As the coordinator responsible for the daily management of the Fund, I know how our peer-led governance structure re-orientates our accountability to the movement we support. Where other funders might take years to evaluate and adjust their grant-making practices and tools, sex worker activists in the Red Umbrella Fund show little patience for bureaucratic arguments that delay improvements in our work. They are right. If we know how to do something better, why wait?
I receive instant feedback when our procedures fail or when communication isn’t clear, because the sex worker community is involved directly. For example, we changed our selection criteria to ensure that underfunded but experienced groups and networks that support newer organisations with their knowledge, experience and partnership could apply.
We are constantly questioned by sex workers about decision-making processes and priorities, as well as the final selection of grantees.

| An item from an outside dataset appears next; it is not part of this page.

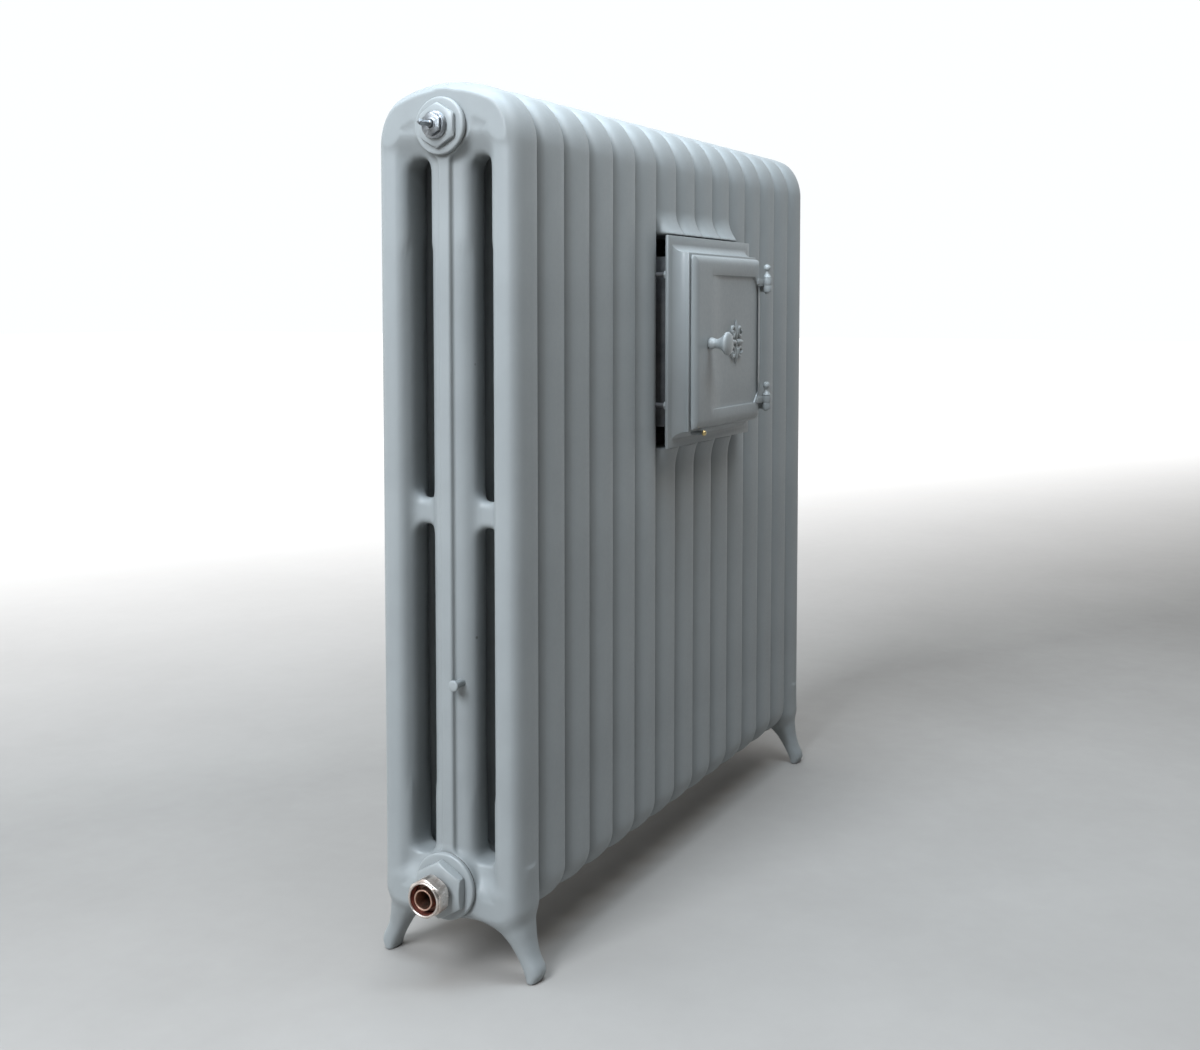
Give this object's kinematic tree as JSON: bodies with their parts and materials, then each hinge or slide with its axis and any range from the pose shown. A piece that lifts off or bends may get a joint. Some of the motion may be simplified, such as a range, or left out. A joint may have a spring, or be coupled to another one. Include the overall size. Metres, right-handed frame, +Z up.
{
  "type": "column radiator with warming cupboard",
  "caption": "Cast-iron three-column radiator on flared feet, with air vent, union tail and a hinged warming-cupboard door set into its front.",
  "frame": {"origin": "on the floor, in the middle of the overall outline, with the fittings, toes and knob counted", "axes": "+Z up; -Y is the front, where the cupboard door is; -X is the end with the air vent and the union tail"},
  "size_m": [0.9654, 0.2694, 0.972],
  "materials": {
    "iron_paint": "satin blue-grey enamel over cast iron, slightly uneven as cast",
    "fitting_paint": "the same satin blue-grey enamel, thick in the corners of the hexagons",
    "casing_paint": "satin blue-grey enamel on fine cast iron",
    "vent_metal": "brass stem with worn grey paint",
    "worn_nickel": "worn nickel over brass, copper colour showing at the edges",
    "copper_tail": "dull reddish copper alloy",
    "bright_brass": "polished brass",
    "plain_steel": "plain turned steel",
    "sheet_iron": "dark stove-blacked sheet iron",
    "fibre": "dark pressed fibre"
  },
  "bodies": {
    "radiator": {"section_01": "iron_paint", "section_02": "iron_paint", "section_03": "iron_paint", "section_04": "iron_paint", "section_05": "iron_paint", "section_06": "iron_paint", "section_07": "iron_paint", "section_08": "iron_paint", "section_09": "iron_paint", "section_10": "iron_paint", "section_11": "iron_paint", "section_12": "iron_paint", "section_13": "iron_paint", "section_14": "iron_paint", "section_15": "iron_paint", "nipples_upper": "plain_steel", "nipples_lower": "plain_steel", "vent_bush": "fitting_paint", "vent_gasket": "fibre", "vent_body": "fitting_paint", "inlet_bush": "fitting_paint", "inlet_gasket": "fibre", "inlet_tail": "copper_tail", "far_upper_plug": "fitting_paint", "far_lower_plug": "fitting_paint", "far_gaskets": "fibre", "boss_plug": "fitting_paint", "casing_frame": "casing_paint", "oven_liner": "sheet_iron", "casing_screws": "fitting_paint", "door_rest_stud": "bright_brass", "hinge_pin_upper": "casing_paint", "hinge_pin_lower": "casing_paint"},
    "door": {"door": "casing_paint", "door_ornament": "casing_paint"},
    "latch": {"knob": "casing_paint", "latch_spindle": "plain_steel", "latch_bar": "plain_steel", "latch_nut": "plain_steel"},
    "vent_stem": {"vent_spindle": "vent_metal"},
    "loose_nut": {"union_nut": "worn_nickel"}
  },
  "joints": [
    {"name": "door_hinge", "type": "hinge", "parent": "radiator", "child": "door", "pos_m": [0.16675, -0.10935, 0.687], "axis": [0, 0, 1], "range_deg": [0, 170]},
    {"name": "knob_turn", "type": "hinge", "parent": "door", "child": "latch", "pos_m": [-0.02875, -0.10535, 0.685], "axis": [0, -1, 0], "range_deg": [0, 90]},
    {"name": "vent_spindle_turn", "type": "hinge", "parent": "radiator", "child": "vent_stem", "pos_m": [-0.46475, 0.03065, 0.923], "axis": [-1, 0, 0], "range_deg": [0, 360]},
    {"name": "union_nut_spin", "type": "hinge", "parent": "radiator", "child": "loose_nut", "pos_m": [-0.47175, 0.03065, 0.1], "axis": [-1, 0, 0], "continuous": true}
  ]
}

This keeps us ‘on our toes,’ and pushes us to improve our transparency, documentation and communications.
A movement so short of money doesn’t let a penny go to waste.
Involving the users of funding in decisions over money goes against the predominant orthodoxy in philanthropy, with its emphasis on ‘value for money’ and ‘efficiency of impact.’ But involving those who are most affected by discrimination and prejudice actually strengthens success in each of these areas.
Unlike traditional models of grant-making in an NGO or a foundation, the Red Umbrella Fund helped to build the capacity and leadership of the sex workers’ rights movement even before the first Euro was granted, because sex workers themselves played such a key role in establishing the institution.
As one of the sex workers on our peer review panel told me, the “bottom line is this: it’s our bodies, our lives, and we should be at the front of all decisions that affect us.”